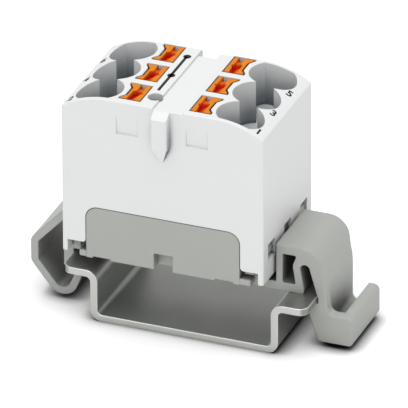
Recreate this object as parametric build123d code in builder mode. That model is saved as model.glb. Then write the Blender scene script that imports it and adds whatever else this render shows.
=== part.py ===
from build123d import *
import os
from math import asin, atan2, cos, degrees, hypot, radians, sin, sqrt, tan

os.makedirs("parts", exist_ok=True)

# Power distribution block for six wires, clipped onto a short length of 35 mm mounting rail.
# Millimetres. X runs across the rail, Y along it with the front towards -Y, and Z goes up
# from the underside of the rail. X = 0 is the middle of the rail.
# A rise is a height above the rail's flanges and a drop is a depth below the housing's top.
# An offset is a distance across the rail from the middle of the housing.

# Mounting rail
rail_width = 35.0
rail_channel_width = 27.0
rail_height = 7.5
rail_sheet = 1.0
rail_bend_radius = 0.7
rail_corner_radius = 1.3
rail_front_end = 0.45
rail_back_end = 0.05

# Clamping points: three in each of two rows
pitch = 6.0
partition = 1.0
entry_end_wall = 0.6
entry_side_wall = 1.16
entry_radius = 3.25
entry_drop = 6.3
funnel_radius = 2.75
wire_bore_radius = 1.8
wire_bore_length = 0.8
ceiling_drop = 7.9
loop_ceiling_step = 1.8
rib_half = 0.4
chamber_side_wall = 1.5

# Housing
housing_x = -3.2
housing_rise = 26.2
tab_rise = 2.3
skirt_rise = 4.0
side_wall = 0.75
front_wall = 0.8
corner_radius = 0.3
shoulder_run = 6.9
shoulder_radius = 12.5
top_edge_radius = 0.25

# Opening in the front and back of the housing that the adapter's plates fill
cutout_left_inset = 3.35
cutout_right_inset = 3.3
cutout_radius = 1.8
skirt_corner_radius = 0.5

# Release levers, with places along Y counted from the middle of their clamping point
lever_width = 2.97
waist_depth = 0.55
lever_entry_wall = 0.79
lever_front = -1.95
lever_back = 2.65
waist_front = -0.75
waist_back = 1.45
ear_front_tip = 0.45
ear_back_tip = 0.35
lever_gap = 0.12
lever_travel = 1.8
lever_edge = 0.1
shank_clearance = 0.15
stop_clearance = 0.1
shoulder_height = 1.0
driver_groove_radius = 0.75
driver_groove_depth = 0.7
driver_groove_inset = 1.3
driver_rim = 0.15
driver_point_size = 1.15
driver_point_depth = 1.3
driver_point_back = 0.4
driver_inset = 1.15
channel_width = 0.85
channel_depth = 0.9
notch_depth = 2.0
notch_length = 1.0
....
*Your goal*:
Write out, exactly and with nothing else, the lines of the listing above from its first line through the line with "top_edge_radius = 0.25".

*Full solution*:
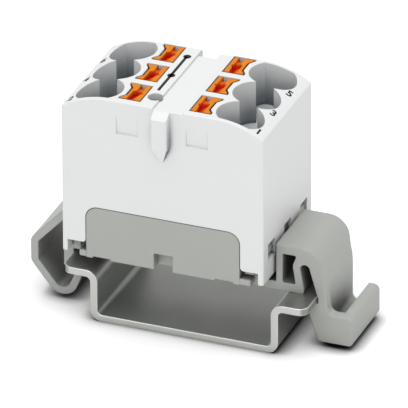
Recreate this object as parametric build123d code in builder mode. That model is saved as model.glb. Then write the Blender scene script that imports it and adds whatever else this render shows.
=== part.py ===
from build123d import *
import os
from math import asin, atan2, cos, degrees, hypot, radians, sin, sqrt, tan

os.makedirs("parts", exist_ok=True)

# Power distribution block for six wires, clipped onto a short length of 35 mm mounting rail.
# Millimetres. X runs across the rail, Y along it with the front towards -Y, and Z goes up
# from the underside of the rail. X = 0 is the middle of the rail.
# A rise is a height above the rail's flanges and a drop is a depth below the housing's top.
# An offset is a distance across the rail from the middle of the housing.

# Mounting rail
rail_width = 35.0
rail_channel_width = 27.0
rail_height = 7.5
rail_sheet = 1.0
rail_bend_radius = 0.7
rail_corner_radius = 1.3
rail_front_end = 0.45
rail_back_end = 0.05

# Clamping points: three in each of two rows
pitch = 6.0
partition = 1.0
entry_end_wall = 0.6
entry_side_wall = 1.16
entry_radius = 3.25
entry_drop = 6.3
funnel_radius = 2.75
wire_bore_radius = 1.8
wire_bore_length = 0.8
ceiling_drop = 7.9
loop_ceiling_step = 1.8
rib_half = 0.4
chamber_side_wall = 1.5

# Housing
housing_x = -3.2
housing_rise = 26.2
tab_rise = 2.3
skirt_rise = 4.0
side_wall = 0.75
front_wall = 0.8
corner_radius = 0.3
shoulder_run = 6.9
shoulder_radius = 12.5
top_edge_radius = 0.25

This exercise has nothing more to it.